I got a degree in English so I could better read up on and analyze the disorders that I would develop a few years after earning said degree.

I remember thinking, i think i have schizophrenia. That was early on when i could still function and act “normal”. I was always either singing at work or telling jokes. Eventually psychosis kicked in and well, i lost my ■■■■.

I remember when I went to Basic at Ft. Jackson and a Drill Sergeant walked by me in the chow line and wondered if I was going to be at Ft. Hood (apparently, that’s where he has been). The Drill Sergeants and even some of soldiers seemed to know about my clean record. Hint Hint. It’s difficult to deploy the good soldier to low-life-expectancy areas.

In retrospect, I definitely would rather be stationed in the States, although you can get stuff cheap overseas. I bought a BMW for $1,000 but then had to sell it because I found I suck at driving a manual stick-shift. Ha.
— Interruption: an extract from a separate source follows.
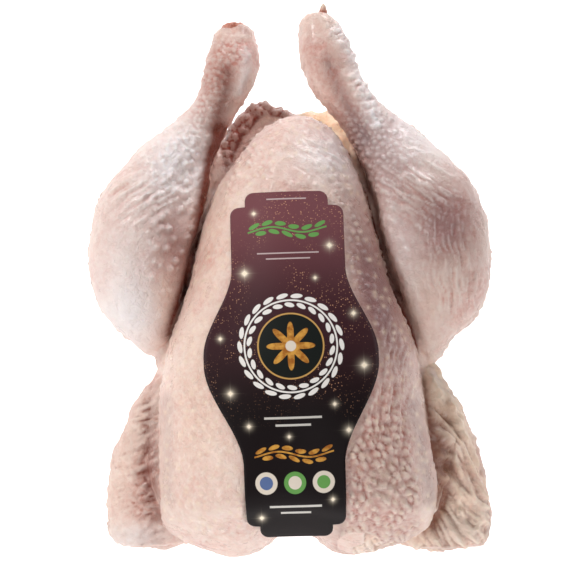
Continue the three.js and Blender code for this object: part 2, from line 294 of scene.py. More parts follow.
# Broken lines of the picture: the width that each fades over, then its points
LINES = {
    "left shank ridge": (15, [(232, 50), (219, 75), (206, 108), (190, 135)]),
    "left shank groove": (8, [(230, 72), (228, 90), (223, 108), (215, 128)]),
    "left shank shine": (6, [(247, 52), (245, 74), (240, 92)]),
    "left knob fold": (4, [(216, 52), (224, 44), (238, 41), (250, 50)]),
    "left cut rim": (3.5, [(224, 27), (236, 23), (246, 31)]),
    "left crease": (
        6,
        [(222, 132), (213, 152), (206, 190), (198, 240), (190, 270), (180, 302), (171, 334)],
    ),
    "left lobe edge": (7, [(167, 400), (168, 500)]),
    "right shank ridge": (11, [(338, 30), (350, 48), (357, 70), (366, 96), (376, 122)]),
    "right shank groove": (6, [(330, 62), (338, 84), (352, 112), (364, 140)]),
    "right crease": (
        8,
        [(352, 150), (365, 172), (370, 200), (375, 225), (379, 242), (386, 262), (394, 285), (402, 305)]
        + [(415, 342)],
    ),
    "right lobe edge": (8, [(414, 405), (424, 450), (431, 498)]),
    "right wing crease": (8, [(420, 385), (428, 425), (434, 465), (437, 500), (430, 525)]),
    "right wing roll": (
        5,
        [(421, 372), (431, 392), (436, 412), (440, 429), (452, 446), (462, 466), (474, 500)],
    ),
    "right wing fold 1": (5, [(426, 361), (438, 371), (451, 387)]),
    "right wing fold 2": (5, [(425, 371), (438, 386), (449, 400), (457, 412)]),
    "right wing fold 3": (5, [(429, 383), (441, 401), (452, 414), (463, 427)]),
    "right wing fold 4": (5, [(452, 409), (464, 423), (472, 441)]),
    "right wing fold 5": (5, [(441, 434), (452, 443), (460, 455)]),
    "right wing fold 6": (5, [(462, 449), (472, 469), (478, 489), (484, 511), (486, 524)]),
    "right wing fold 7": (5, [(438, 454), (455, 460), (464, 474), (470, 494)]),
    "right wing fold 8": (5, [(446, 478), (456, 492), (462, 512)]),
}
RIGHT_WING_FOLDS = [name for name in LINES if name.startswith("right wing fold")]

# The right lobe's bumps, in dots: they begin between two heights and two sides and end at a smooth
# stripe. Their rows fall LOBE_TURN degrees
LOBE_TOP, LOBE_LEFT = (350, 440), (325, 345)
STRIPE_AT, STRIPE_LEAN, STRIPE_EDGE = (408, 400), 0.11, 7
LOBE_TURN = 60.0

# The right wing's warm skin begins between these, in dots from the left
WING_EDGE = (405, 425)

# The card in the picture, in dots: half-widths at heights, its middle and lean, and its two ends
CARD_HEIGHTS = [190, 204, 207, 270, 330, 352, 372, 420, 455, 520, 534]
CARD_HALVES = [40, 44, 56, 55, 82, 88, 86, 66, 51, 49, 40]
CARD_MIDDLE, CARD_LEAN = (288, 192), 0.027
CARD_TOP, CARD_FOOT, CARD_EDGE = (184, 191), (532, 540), 7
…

In Ansbach, it was small and no bowling alley although I did bowl a couple times at nearby Katterbach (which was bigger). In Ansbach, it looked like there used to be a movie theater but was shut down? In Katterbach, I don’t remember there being a movie theater. I watched all my movies on DVD, anyway, by renting lots of movies at places like PX. They actually were able to monitor everything I did in my barracks room. There was a hidden mini-camera somewhere. They seemed to not like what I did in my spare time, which wasn’t much. Just extra PT and watching a lot of movies and playing video games. Another temp said to me: “we know that’s all you do. You ready to go to Africa?” Some people are complete dill-holes. What difference does it make what I choose to do in my spare time? Good lord. But see, it’s that constant implied theme: They want to deploy the “most expendable” to some forward areas. The theme does not apply to all service members, just some. There was a Burger Bar in my installation but closed at 1700 or 1800. There was a high-class dining facility that they shut down because the word got out on the street that I may get discharged early, so higher officers heard and were jerks and shut down that Di-Fac, as if to imply: “why should we serve you food if you’re not going to be serving us in the Army?” WOW. Some people are complete jerky jerk-faces who have little-to-no understanding about severe mental illness. And probably never will. Some Army Officers are so arrogant that they think they know everything about people and won’t bother expanding their knowledge about things they know nothing about, such as Schizophrenia.

Yes, I scored 93 QT on my ASVAB and the ball was in my court as far as picking my MOS when I was being recruited. Somehow, after Basic/AIT, that’s when my Schizophrenia all of a sudden seemed to limit my ability to learn and function like everyone else, so they thought I was completely expendable. Sending me to Liberia (by myself) back in 2003 actually would have been a terrible idea for various reasons. One reason is you can’t even deploy a new soldier until he/she has served a full year in Europe first. WOW. I chose to be stationed in Europe/Germany because I had fond childhood memories when my dad was stationed at Heidelberg for 3 years. Needless to say, my military experience was nothing like my father’s.

TBH, the ASVAB is more like a literacy test.